TASK INSTRUCTIONS: Only one span of the listing below is wanted: the lines from the one with "of the dust cloth" through the one with "in imported if", reproduced exactly, both ends kept.

PROVIDED DATA:
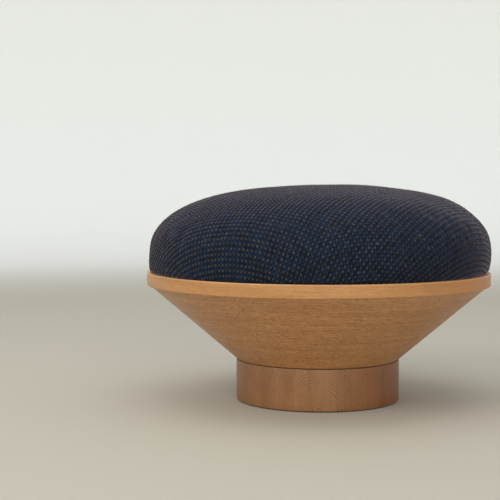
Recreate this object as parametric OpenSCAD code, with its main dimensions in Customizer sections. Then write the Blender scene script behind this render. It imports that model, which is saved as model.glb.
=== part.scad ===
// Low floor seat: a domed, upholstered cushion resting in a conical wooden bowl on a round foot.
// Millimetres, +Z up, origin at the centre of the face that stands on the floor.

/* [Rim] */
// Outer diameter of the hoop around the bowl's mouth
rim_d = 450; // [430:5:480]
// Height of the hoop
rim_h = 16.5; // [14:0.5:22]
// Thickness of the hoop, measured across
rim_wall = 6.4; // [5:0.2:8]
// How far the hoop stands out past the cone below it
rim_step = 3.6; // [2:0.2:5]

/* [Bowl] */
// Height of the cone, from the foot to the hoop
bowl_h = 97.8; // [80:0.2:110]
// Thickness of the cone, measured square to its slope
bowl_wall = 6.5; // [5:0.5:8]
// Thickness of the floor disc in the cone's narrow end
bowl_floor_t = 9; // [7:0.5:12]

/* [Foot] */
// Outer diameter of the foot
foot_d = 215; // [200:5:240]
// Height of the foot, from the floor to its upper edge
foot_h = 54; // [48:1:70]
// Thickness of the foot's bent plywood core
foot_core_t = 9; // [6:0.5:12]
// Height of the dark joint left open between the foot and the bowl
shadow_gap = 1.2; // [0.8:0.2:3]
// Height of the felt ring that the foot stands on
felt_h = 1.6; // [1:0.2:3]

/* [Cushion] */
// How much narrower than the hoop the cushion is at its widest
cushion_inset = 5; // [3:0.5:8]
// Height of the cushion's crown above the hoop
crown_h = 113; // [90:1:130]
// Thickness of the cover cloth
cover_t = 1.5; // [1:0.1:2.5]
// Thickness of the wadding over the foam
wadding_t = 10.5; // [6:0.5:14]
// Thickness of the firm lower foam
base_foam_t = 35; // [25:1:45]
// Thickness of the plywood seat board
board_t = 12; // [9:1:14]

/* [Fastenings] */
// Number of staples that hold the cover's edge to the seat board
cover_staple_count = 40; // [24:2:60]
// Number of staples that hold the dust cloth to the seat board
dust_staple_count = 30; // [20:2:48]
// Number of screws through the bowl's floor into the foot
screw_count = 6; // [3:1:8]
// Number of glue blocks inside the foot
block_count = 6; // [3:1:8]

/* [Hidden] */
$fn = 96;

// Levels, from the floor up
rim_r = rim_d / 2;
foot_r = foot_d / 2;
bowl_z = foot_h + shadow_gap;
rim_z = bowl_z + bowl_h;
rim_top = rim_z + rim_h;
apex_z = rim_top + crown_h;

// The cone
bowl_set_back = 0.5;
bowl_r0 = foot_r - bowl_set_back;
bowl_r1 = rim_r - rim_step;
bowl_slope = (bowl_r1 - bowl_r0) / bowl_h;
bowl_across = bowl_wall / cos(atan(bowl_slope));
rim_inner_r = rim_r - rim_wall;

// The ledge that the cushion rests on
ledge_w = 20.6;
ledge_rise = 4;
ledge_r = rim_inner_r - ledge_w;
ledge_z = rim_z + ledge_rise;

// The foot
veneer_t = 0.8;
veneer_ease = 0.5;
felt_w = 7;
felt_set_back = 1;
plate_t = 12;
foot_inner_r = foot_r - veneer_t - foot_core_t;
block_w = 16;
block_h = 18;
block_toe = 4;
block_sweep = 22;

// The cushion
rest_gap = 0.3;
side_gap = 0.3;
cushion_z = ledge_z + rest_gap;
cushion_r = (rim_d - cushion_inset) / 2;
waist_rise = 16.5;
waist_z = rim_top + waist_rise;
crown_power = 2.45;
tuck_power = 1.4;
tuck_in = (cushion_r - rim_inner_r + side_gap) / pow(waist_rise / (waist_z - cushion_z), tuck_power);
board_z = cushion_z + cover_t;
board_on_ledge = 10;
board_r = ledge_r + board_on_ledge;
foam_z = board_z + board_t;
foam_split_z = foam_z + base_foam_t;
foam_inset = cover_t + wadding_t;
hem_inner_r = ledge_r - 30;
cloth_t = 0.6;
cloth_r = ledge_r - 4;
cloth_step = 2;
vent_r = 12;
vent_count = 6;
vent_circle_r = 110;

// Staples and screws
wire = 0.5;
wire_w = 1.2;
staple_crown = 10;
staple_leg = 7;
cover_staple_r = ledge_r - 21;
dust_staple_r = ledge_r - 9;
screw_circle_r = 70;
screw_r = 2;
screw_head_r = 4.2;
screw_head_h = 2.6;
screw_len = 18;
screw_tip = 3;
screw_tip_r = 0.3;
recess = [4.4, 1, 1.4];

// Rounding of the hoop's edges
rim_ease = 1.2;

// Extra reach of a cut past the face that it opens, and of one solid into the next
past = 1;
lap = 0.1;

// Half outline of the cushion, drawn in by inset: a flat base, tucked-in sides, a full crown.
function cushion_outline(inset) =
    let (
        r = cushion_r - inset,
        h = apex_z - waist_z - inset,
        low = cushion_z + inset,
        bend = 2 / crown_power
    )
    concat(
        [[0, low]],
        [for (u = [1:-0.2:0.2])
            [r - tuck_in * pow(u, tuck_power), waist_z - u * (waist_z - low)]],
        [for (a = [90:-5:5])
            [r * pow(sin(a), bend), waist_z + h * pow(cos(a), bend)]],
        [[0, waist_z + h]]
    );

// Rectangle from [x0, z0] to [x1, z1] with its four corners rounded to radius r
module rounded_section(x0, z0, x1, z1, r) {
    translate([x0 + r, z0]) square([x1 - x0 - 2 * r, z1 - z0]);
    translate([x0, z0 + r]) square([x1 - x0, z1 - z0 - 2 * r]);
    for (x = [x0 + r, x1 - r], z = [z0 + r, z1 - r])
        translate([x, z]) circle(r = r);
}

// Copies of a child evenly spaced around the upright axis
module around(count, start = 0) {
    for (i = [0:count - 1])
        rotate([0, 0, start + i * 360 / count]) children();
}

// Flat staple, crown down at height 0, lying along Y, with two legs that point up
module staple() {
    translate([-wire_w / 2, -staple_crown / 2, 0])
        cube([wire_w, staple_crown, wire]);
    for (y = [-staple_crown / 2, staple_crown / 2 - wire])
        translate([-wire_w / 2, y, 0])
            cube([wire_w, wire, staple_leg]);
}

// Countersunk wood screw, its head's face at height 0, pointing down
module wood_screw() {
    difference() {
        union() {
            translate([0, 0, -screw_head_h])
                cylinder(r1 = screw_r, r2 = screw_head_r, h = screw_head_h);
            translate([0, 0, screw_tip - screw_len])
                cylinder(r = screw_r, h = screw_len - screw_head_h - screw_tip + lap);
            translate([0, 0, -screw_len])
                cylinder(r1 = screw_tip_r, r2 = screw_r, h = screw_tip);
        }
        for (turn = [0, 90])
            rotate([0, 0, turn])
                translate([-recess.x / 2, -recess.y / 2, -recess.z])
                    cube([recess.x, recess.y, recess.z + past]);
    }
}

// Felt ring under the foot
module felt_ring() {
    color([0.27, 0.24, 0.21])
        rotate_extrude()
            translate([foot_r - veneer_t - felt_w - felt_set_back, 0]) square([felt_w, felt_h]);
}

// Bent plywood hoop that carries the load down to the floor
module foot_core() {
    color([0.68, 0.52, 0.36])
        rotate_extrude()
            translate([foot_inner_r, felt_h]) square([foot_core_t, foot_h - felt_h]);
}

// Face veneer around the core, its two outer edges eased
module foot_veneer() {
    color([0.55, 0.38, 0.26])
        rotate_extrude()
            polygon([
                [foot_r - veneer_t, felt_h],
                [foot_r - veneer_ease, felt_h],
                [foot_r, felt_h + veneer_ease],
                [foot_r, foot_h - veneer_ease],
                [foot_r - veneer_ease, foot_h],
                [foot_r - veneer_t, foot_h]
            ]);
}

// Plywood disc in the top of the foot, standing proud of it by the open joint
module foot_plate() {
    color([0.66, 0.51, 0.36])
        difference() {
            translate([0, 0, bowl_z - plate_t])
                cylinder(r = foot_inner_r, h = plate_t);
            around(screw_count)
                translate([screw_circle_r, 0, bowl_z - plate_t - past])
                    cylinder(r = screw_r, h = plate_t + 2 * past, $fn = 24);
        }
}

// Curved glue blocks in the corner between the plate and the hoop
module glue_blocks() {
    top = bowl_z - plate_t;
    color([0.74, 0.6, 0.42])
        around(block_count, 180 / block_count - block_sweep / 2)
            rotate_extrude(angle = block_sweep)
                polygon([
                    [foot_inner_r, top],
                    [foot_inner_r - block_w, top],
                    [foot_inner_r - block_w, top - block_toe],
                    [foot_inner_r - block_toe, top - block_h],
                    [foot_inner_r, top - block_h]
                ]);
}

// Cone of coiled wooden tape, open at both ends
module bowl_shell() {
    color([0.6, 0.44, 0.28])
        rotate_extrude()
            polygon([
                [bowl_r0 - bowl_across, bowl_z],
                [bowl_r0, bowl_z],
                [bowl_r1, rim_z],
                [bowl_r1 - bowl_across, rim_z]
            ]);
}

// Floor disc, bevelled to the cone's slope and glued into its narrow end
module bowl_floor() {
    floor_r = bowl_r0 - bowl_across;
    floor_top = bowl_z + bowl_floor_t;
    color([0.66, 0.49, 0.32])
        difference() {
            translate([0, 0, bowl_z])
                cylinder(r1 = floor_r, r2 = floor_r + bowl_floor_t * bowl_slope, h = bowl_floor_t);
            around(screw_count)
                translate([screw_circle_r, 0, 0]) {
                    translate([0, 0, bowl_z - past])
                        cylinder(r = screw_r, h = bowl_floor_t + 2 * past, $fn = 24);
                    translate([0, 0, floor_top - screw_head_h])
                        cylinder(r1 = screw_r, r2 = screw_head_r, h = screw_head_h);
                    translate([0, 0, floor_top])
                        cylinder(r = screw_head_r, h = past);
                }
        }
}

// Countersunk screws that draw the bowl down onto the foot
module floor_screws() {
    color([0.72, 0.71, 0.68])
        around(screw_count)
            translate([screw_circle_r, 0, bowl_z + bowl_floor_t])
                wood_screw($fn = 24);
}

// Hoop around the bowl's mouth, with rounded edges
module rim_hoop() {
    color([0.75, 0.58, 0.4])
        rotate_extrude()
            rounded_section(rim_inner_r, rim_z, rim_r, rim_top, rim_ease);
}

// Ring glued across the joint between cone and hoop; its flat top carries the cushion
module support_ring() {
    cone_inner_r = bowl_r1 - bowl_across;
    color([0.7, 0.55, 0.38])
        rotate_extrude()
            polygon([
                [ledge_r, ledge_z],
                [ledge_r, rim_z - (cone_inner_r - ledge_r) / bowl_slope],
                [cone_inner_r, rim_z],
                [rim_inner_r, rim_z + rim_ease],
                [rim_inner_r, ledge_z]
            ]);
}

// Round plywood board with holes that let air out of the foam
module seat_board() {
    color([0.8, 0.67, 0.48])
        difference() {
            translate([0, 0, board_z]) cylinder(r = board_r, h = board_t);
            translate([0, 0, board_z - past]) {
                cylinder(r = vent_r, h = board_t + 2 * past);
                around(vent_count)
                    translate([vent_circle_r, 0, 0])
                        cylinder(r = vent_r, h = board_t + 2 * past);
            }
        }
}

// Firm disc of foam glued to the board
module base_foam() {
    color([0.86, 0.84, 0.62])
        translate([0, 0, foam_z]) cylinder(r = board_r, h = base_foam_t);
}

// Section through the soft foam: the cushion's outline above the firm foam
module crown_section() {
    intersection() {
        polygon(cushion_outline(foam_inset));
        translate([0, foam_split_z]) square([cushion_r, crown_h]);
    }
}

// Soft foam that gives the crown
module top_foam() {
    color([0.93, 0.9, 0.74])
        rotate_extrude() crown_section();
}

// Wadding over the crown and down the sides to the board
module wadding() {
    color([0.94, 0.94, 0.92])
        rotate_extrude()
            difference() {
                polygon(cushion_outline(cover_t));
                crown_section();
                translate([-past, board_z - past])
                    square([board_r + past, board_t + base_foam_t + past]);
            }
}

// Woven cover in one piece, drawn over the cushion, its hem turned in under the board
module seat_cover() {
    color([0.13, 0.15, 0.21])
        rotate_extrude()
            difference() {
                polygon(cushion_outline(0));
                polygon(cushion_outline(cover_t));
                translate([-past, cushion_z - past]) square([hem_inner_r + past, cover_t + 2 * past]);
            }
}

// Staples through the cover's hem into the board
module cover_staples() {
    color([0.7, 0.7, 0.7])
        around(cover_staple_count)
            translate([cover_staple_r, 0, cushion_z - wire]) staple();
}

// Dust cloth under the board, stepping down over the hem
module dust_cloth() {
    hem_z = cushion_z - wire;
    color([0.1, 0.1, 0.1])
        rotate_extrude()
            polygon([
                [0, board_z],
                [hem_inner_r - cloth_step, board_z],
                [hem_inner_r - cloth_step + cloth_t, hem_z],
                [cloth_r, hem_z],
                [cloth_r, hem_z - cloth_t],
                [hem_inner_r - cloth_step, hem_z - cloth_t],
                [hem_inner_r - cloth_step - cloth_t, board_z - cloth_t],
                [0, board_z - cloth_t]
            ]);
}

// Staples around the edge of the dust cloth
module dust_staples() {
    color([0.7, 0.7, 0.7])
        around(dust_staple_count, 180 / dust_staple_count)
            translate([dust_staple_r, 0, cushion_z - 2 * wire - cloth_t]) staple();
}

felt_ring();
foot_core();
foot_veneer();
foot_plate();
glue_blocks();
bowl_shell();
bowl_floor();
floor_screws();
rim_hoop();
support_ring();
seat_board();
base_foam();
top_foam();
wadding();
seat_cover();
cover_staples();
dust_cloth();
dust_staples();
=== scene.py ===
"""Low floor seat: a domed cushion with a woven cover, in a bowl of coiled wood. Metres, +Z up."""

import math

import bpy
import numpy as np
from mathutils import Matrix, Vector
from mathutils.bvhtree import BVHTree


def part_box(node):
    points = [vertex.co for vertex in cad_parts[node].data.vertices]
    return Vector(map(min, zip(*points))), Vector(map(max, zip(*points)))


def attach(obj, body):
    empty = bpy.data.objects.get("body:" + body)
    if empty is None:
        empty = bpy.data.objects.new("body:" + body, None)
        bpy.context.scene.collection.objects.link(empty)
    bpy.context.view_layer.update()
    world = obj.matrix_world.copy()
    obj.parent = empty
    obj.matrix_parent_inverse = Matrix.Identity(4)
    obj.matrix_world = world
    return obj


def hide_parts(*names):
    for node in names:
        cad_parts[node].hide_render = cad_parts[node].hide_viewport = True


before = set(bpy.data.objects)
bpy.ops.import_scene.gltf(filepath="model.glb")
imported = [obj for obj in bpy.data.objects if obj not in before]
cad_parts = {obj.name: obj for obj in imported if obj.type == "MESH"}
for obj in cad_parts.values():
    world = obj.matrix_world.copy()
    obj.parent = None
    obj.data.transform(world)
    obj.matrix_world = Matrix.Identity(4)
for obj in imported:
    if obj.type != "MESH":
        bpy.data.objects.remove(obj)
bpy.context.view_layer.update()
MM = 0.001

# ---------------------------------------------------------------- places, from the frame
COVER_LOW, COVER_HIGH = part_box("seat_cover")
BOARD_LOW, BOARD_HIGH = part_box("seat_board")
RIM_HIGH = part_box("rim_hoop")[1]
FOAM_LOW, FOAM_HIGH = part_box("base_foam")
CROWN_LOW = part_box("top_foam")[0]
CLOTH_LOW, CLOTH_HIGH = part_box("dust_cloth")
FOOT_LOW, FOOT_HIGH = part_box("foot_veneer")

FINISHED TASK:
// Staples around the edge of the dust cloth
module dust_staples() {
    color([0.7, 0.7, 0.7])
        around(dust_staple_count, 180 / dust_staple_count)
            translate([dust_staple_r, 0, cushion_z - 2 * wire - cloth_t]) staple();
}

felt_ring();
foot_core();
foot_veneer();
foot_plate();
glue_blocks();
bowl_shell();
bowl_floor();
floor_screws();
rim_hoop();
support_ring();
seat_board();
base_foam();
top_foam();
wadding();
seat_cover();
cover_staples();
dust_cloth();
dust_staples();
=== scene.py ===
"""Low floor seat: a domed cushion with a woven cover, in a bowl of coiled wood. Metres, +Z up."""

import math

import bpy
import numpy as np
from mathutils import Matrix, Vector
from mathutils.bvhtree import BVHTree


def part_box(node):
    points = [vertex.co for vertex in cad_parts[node].data.vertices]
    return Vector(map(min, zip(*points))), Vector(map(max, zip(*points)))


def attach(obj, body):
    empty = bpy.data.objects.get("body:" + body)
    if empty is None:
        empty = bpy.data.objects.new("body:" + body, None)
        bpy.context.scene.collection.objects.link(empty)
    bpy.context.view_layer.update()
    world = obj.matrix_world.copy()
    obj.parent = empty
    obj.matrix_parent_inverse = Matrix.Identity(4)
    obj.matrix_world = world
    return obj


def hide_parts(*names):
    for node in names:
        cad_parts[node].hide_render = cad_parts[node].hide_viewport = True


before = set(bpy.data.objects)
bpy.ops.import_scene.gltf(filepath="model.glb")
imported = [obj for obj in bpy.data.objects if obj not in before]
cad_parts = {obj.name: obj for obj in imported if obj.type == "MESH"}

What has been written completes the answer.